Vicarious Liability Of Directors Under Section 141 NI Act
The Court noted that for fastening criminal liability under Section 141(1) of the NI Act, the complainant is only expected to make specific averments that the accused were in charge of and responsible for the conduct of the business. It was observed that the complainant is not required to know every internal administrative detail of the company, as such matters fall within the special knowledge of the directors themselves.
The bench emphasized that once necessary averments regarding the role of individuals are made in the statutory notice and reiterated in the complaint, the process must ordinarily be issued. The Court held that unless the director can establish "beyond doubt" that they had no role or had resigned through incontrovertible evidence, the matter must proceed to trial.
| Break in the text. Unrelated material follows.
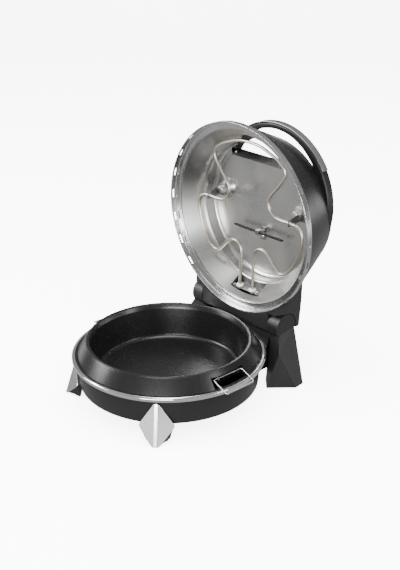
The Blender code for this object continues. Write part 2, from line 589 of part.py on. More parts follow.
# hinge block: behind the lid, between and around the legs' knuckles
block_section = [(0.0600, 0.0884), (0.1885, 0.0884), (0.1930, 0.0930), (0.1930, 0.1360), (0.1870, 0.1430), (0.1390, 0.1480), (0.0600, 0.1505)]
block = prism(block_section, -0.1120, 0.1120, "x")
for s in (1, -1):
    x = sorted((s * (KNUCKLE_X0 - GAP * 2), s * 0.13))
    quadrant = prism([(HINGE_Y - 0.0245, HINGE_Z), (HINGE_Y - 0.0245, 0.05), (0.25, 0.05), (0.25, HINGE_Z + 0.0248), (HINGE_Y, HINGE_Z + 0.0248)], x[0], x[1], "x")
    ring = cylinder((x[0], HINGE_Y, HINGE_Z), (1, 0, 0), 0.0247, x[1] - x[0], 36)
    block = cut(block, join(quadrant, ring))
    tip = box(x[0], x[1], 0.1870, 0.2100, 0.08, 0.16)
    block = cut(block, tip)
    c = [(s * 0.1020, 0.0800), (s * 0.1020, 0.0884), (s * 0.1122, 0.1085), (s * 0.1200, 0.1085), (s * 0.1200, 0.0800)]
    block = cut(block, prism(c, 0.05, 0.20, "y"))
block = cut(block, shell_space)
block = cut(block, lathe([(0, 0.05), (LID_RIM_R + 0.0004, 0.05), (LID_RIM_R + 0.0004, 0.1100), (0, 0.1100)]))
block = cut(block, cylinder((-0.13, HINGE_Y, HINGE_Z), (1, 0, 0), BORE_R, 0.26, 24))
add("hinge_block", block, CHARCOAL, lid_hinge, smooth=25)

# ---- heater element, one bent rod, mirror-symmetric
HALF_PATH = [(0.0160, 0.1480), (0.0160, 0.1360), (0.0157, 0.1150), (0.0152, 0.0850), (0.0175, 0.0690), (0.0265, 0.0595), (0.0400, 0.0585), (0.0530, 0.0660), (0.0650, 0.0790),
             (0.0770, 0.0885), (0.0900, 0.0880), (0.1040, 0.0770), (0.1160, 0.0600), (0.1250, 0.0380), (0.1300, 0.0150), (0.1275, 0.0005),
             (0.1170, -0.0085), (0.1000, -0.0105), (0.0810, -0.0100), (0.0650, -0.0125), (0.0530, -0.0220), (0.0490, -0.0350), (0.0540, -0.0480),
             (0.0670, -0.0630), (0.0800, -0.0790), (0.0870, -0.0920), (0.0850, -0.1030), (0.0740, -0.1130), (0.0520, -0.1230), (0.0270, -0.1310), (0.0, -0.1335)]
half = [(x, y, HEATER_Z - 0.0035 * max(0.0, min(1.0, (y - 0.05) / 0.08))) for x, y in HALF_PATH]
full = half + [(-x, y, z) for x, y, z in reversed(half[:-1])]
path = spline(full, 1)
add("heater_element", tube(path, HEATER_R, 8), HEATER, lid_hinge)

# ---- terminal box: a flat plate and the sides that take it back to the liner
term = box(-0.0347, 0.0347, 0.1433, 0.1445, 0.1130, 0.1382)
sides = cut(box(-0.0347, 0.0347, 0.1200, 0.1440, 0.1143, 0.1382), box(-0.0337, 0.0337, 0.1100, 0.1600, 0.1000, 0.1372))
sides = cut(sides, lathe([(0, 0.09), (0.1658, 0.09), (LINER_R0, LINER_Z0), (LINER_R1, LINER_Z1), (0.1330, 0.1500), (0, 0.1500)]))
term = join(term, sides)
LEAD_X, LEAD_Z = 0.0160, HEATER_Z - 0.0035
for s in (1, -1):
    term = cut(term, cylinder((s * LEAD_X, 0.13, LEAD_Z), (0, 1, 0), 0.0053, 0.02, 16))
    for x, z in ((0.0280, 0.1320), (0.0280, 0.1190)):
        term = cut(term, cylinder((s * x, 0.13, z), (0, 1, 0), 0.0017, 0.02, 12))
add("terminal_plate", term, STAINLESS, lid_hinge, smooth=20)
bush = turned((LEAD_X, 0.1391, LEAD_Z), (0, 1, 0), [(HEATER_R + 0.0002, 0), (0.0060, 0), (0.0068, 0.0010), (0.0068, 0.0040), (0.0050, 0.0040), (0.0050, 0.0075), (HEATER_R + 0.0002, 0.0075)], 16)
pair("heater_bush", bush, CERAMIC, parent=lid_hinge)
for x, z, tag in ((0.0280, 0.1320, "upper"), (0.0280, 0.1190, "lower")):
    scr = turned((x, 0.1430, z), (0, -1, 0), [(0, -0.0030), (0.0013, -0.0030), (0.0013, 0), (0.0030, 0), (0.0030, 0.0010), (0.0022, 0.0018), (0, 0.0020)], 12)
    pair("terminal_screw_" + tag, scr, SCREW, parent=lid_hinge)

# ---- clips that hold the element off the ceiling
CLIP_X, CLIP_Y = 0.1010, -0.0107
clip = prism([(CLIP_Y - 0.0050, HEATER_Z - 0.0056), (CLIP_Y + 0.0050, HEATER_Z - 0.0056), (CLIP_Y + 0.0056, HEATER_Z + 0.0010), (CLIP_Y + 0.0020, 0.1520), (CLIP_Y - 0.0120, 0.1520), (CLIP_Y - 0.0110, 0.1380)], CLIP_X - 0.0006, CLIP_X + 0.0006, "x")
clip = join(clip, prism([(CLIP_X - 0.0100, 0.1490), (CLIP_X + 0.0110, 0.1490), (CLIP_X + 0.0110, 0.1502), (CLIP_X - 0.0100, 0.1502)], CLIP_Y - 0.0090, CLIP_Y + 0.0030, "y"))
clip = cut(clip, cylinder((CLIP_X - 0.01, CLIP_Y, HEATER_Z), (1, 0, 0), 0.0042, 0.02, 16), dome(GAP))
pair("heater_clip", clip, BRACKET, parent=lid_hinge, smooth=20)

# ---- thermostat bulb on one clip under the ceiling
BULB_Y, BULB_Z = 0.0400, 0.1490
add("thermostat_bulb", turned((-0.0624, BULB_Y, BULB_Z), (1, 0, 0), [(0, 0), (0.0010, 0), (0.0026, 0.0040), (0.0026, 0.1208), (0.0010, 0.1248), (0, 0.1248)], 12), BRACKET, lid_hinge)
bclip = join(box(-0.0045, 0.0045, BULB_Y - 0.0040, BULB_Y + 0.0040, BULB_Z - 0.0040, BULB_Z + 0.0040), box(-0.0040, 0.0040, BULB_Y - 0.0006, BULB_Y + 0.0006, BULB_Z, 0.1620), box(-0.0060, 0.0060, BULB_Y - 0.0060, BULB_Y + 0.0180, 0.1618, 0.1630))
bclip = cut(bclip, cylinder((-0.01, BULB_Y, BULB_Z), (1, 0, 0), 0.0028, 0.02, 12), cylinder((0, BULB_Y + 0.0110, 0.15), (0, 0, 1), 0.0019, 0.02, 12))
add("bulb_clip", bclip, BRACKET, lid_hinge, smooth=20)
add("bulb_clip_screw", turned((0, BULB_Y + 0.0110, 0.1616), (0, 0, -1), [(0, -0.0060), (0.0015, -0.0060), (0.0015, 0), (0.0036, 0), (0.0036, 0.0012), (0.0026, 0.0022), (0, 0.0024)], 12), SCREW, lid_hinge)

# ---- small clips in the rim near the hinge
for k, tag in ((1, "right"), (-1, "left")):
    a = math.radians(65)
    m = Matrix.Rotation(-k * a + (0 if k > 0 else 0), 4, "Z")
    c = join(box(-0.0060, 0.0060, 0.1630, 0.1690, 0.0978, 0.1001), box(-0.0020, 0.0020, 0.1640, 0.1680, 0.0955, 0.0980))
    c.transform(m)
    add("rim_clip_" + tag, c, SCREW, lid_hinge, smooth=20)

# ---- controls on the top
for k, tag, piece in ((-1, "thermostat", "thermostat"), (1, "timer", "timer")):
    x = k * KNOB_X
    body = turned((x, KNOB_Y, 0.1820), (0, 0, 1), [(0, 0), (0.0150, 0), (0.0150, 0.0270), (0.0045, 0.0270), (0.0045, 0.0300), (0.0030, 0.0300), (0.0030, 0.0420), (0, 0.0420)], 24)
    body = join(body, box(x - 0.0200, x + 0.0200, KNOB_Y - 0.0100, KNOB_Y + 0.0100, 0.2040, 0.2086))
    add(tag + "_body", body, PHENOLIC, lid_hinge)
    knob = turned((x, KNOB_Y, 0.2146), (0, 0, 1), [(0.0031, 0), (0.0175, 0), (0.0180, 0.0010), (0.0176, 0.0034), (0.0150, 0.0050), (0.0140, 0.0160), (0.0122, 0.0182), (0, 0.0190), (0, 0.0110), (0.0031, 0.0110)], 24)
    knob = join(knob, box(x - 0.0013, x + 0.0013, KNOB_Y - 0.0138, KNOB_Y + 0.0138, 0.2300, 0.2352))
    add(tag + "_knob", knob, KNOB, lid_hinge, origin=(x, KNOB_Y, 0.2146))
add("indicator_lens", turned((0, KNOB_Y + 0.012, 0.2078), (0, 0, 1), [(0, 0), (0.0056, 0), (0.0056, 0.0022), (0.0040, 0.0022), (0.0040, 0.0078), (0.0026, 0.0092), (0, 0.0095)], 20), LENS, lid_hinge)
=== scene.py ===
import json
import math

import bmesh
import bpy
from mathutils import Matrix, Vector
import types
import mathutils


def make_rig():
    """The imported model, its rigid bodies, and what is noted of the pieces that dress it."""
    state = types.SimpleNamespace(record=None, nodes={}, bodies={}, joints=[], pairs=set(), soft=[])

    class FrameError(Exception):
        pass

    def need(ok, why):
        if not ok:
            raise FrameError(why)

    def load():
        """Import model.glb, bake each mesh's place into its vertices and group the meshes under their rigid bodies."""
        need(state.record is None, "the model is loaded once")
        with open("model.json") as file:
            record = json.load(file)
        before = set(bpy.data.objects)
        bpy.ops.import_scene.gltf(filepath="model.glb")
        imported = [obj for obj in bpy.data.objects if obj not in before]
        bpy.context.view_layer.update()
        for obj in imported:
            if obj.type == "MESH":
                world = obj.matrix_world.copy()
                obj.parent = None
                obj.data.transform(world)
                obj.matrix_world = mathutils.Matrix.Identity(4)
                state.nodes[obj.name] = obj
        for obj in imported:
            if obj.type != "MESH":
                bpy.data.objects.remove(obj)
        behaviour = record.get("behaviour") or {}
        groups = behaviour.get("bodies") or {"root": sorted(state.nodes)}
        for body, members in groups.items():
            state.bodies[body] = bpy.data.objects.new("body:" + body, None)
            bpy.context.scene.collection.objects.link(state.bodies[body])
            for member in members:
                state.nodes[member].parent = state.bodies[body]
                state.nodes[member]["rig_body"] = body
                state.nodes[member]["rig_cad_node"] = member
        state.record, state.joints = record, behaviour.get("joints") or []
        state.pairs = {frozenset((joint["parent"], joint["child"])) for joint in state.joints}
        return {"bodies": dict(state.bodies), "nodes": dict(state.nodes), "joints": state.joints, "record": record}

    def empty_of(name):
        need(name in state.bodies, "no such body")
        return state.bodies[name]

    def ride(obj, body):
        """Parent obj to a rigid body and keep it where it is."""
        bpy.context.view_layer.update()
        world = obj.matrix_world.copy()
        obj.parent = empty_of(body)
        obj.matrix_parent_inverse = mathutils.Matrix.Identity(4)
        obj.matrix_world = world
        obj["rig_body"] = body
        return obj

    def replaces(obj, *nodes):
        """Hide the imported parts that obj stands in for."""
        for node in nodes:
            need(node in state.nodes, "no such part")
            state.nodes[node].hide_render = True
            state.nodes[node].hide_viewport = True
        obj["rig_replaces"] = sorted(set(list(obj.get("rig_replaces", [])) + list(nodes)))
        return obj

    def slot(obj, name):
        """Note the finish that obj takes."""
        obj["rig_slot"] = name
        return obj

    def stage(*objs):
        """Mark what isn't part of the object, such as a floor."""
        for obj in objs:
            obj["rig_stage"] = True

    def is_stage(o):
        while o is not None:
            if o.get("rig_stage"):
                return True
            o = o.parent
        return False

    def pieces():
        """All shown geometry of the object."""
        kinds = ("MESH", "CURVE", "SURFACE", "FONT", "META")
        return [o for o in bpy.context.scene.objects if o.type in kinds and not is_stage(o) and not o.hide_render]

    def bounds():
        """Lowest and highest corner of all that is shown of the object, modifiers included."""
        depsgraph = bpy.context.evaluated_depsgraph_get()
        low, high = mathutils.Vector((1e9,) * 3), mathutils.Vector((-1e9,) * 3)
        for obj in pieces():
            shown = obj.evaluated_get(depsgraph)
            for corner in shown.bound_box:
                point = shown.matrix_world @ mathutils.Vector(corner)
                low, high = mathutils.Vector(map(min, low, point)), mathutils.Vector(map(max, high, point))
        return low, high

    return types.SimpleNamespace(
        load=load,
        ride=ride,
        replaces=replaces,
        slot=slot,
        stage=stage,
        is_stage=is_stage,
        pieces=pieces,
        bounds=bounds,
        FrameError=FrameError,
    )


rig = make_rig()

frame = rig.load()
CAD_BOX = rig.bounds()
nodes = frame["nodes"]

# ------------------------------------------------------------------ layout
AY = -0.0661
HY, HZ = 0.1786, 0.1099
TH = math.radians(89.3)
LID = (Matrix.Translation((0, AY, 0)) @ Matrix.Translation((0, HY, HZ)) @ Matrix.Rotation(-TH, 4, "X") @ Matrix.Translation((0, -HY, -HZ)))
BASE = Matrix.Translation((0, AY, 0))
MIRROR = Matrix.Diagonal((-1, 1, 1, 1))
WY, WZ, WS = -0.1040, 0.1650, 0.93          # plane of the glass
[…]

"The primary responsibility of the complainant is to make specific averments in the complaint so as to make the accused vicariously liable. For fastening the criminal liability, there is no legal requirement for the complainant to show that the accused partner of the firm was aware about each and every transaction."
Belated Uploading Of Form DIR-12
The Court scrutinized the petitioners' claim of resignation dated June 26, 2019. It found that while the date of cessation was mentioned as such in Form No. DIR-12, the form itself was only uploaded to the portal on October 21, 2020. This was significantly after the cheques were issued and dishonoured in 2019.
Justice Bedi noted that statutory compliance regarding the resignation was made much after the cause of action arose. Relying on the precedent in Shivappa Reddy versus S. Srinivasan, the Court held that the findings regarding a director no longer being part of the firm/company on the date of issuance cannot be sustained if it contradicts the mandate of the statute and prima facie factual aspects.
"Meaning thereby that the statutory compliance of the cessation/resignation in terms of Shivappa Reddy (supra) was made much after the issuance of the cheques."
Necessity Of Replying To Statutory Notice
The Bench highlighted the significance of the statutory notice issued under Section 138 of the NI Act. It observed that if a person to whom such a notice is issued has a valid defence, such as resignation or lack of role in the company, they are expected to file an appropriate reply at the very outset to clarify their stance.
The Court noted that the object of the notice is not just to give the drawer a chance to pay, but to allow them to make their stance clear regarding liability. Silence in response to a statutory notice, followed by a plea for quashing under Section 482 CrPC based on bald assertions, was deemed insufficient to abort a trial.
"If the partner keeps quiet and does not say anything in reply to the same, then the complainant has all the reasons to believe that what he has stated in the notice has been accepted by the noticee. In such circumstances what more is expected of the complainant to say in the complaint."
Quashing Under Section 482 CrPC As An Extraordinary Power
The Court reiterated that quashing a complaint is a serious matter and cannot be done for the asking. It held that disputed questions of fact, such as the actual date of resignation and the specific role of a director, are mixed questions of fact and law that require the parties to lead evidence during a trial.
Justice Bedi concluded that the petitioners had attempted to mislead the Court by arguing they had resigned, while suppressing the fact that the statutory filing was delayed. Finding no merit in the petition, the Court dismissed the plea for quashing the complaint and summoning order.
The High Court dismissed the petition, affirming that specific averments in the complaint are sufficient to put directors to trial. It ruled that the plea of resignation cannot be a ground for quashing at the threshold if the statutory filings (Form DIR-12) were made post-facto, as these issues must be adjudicated through evidence during trial.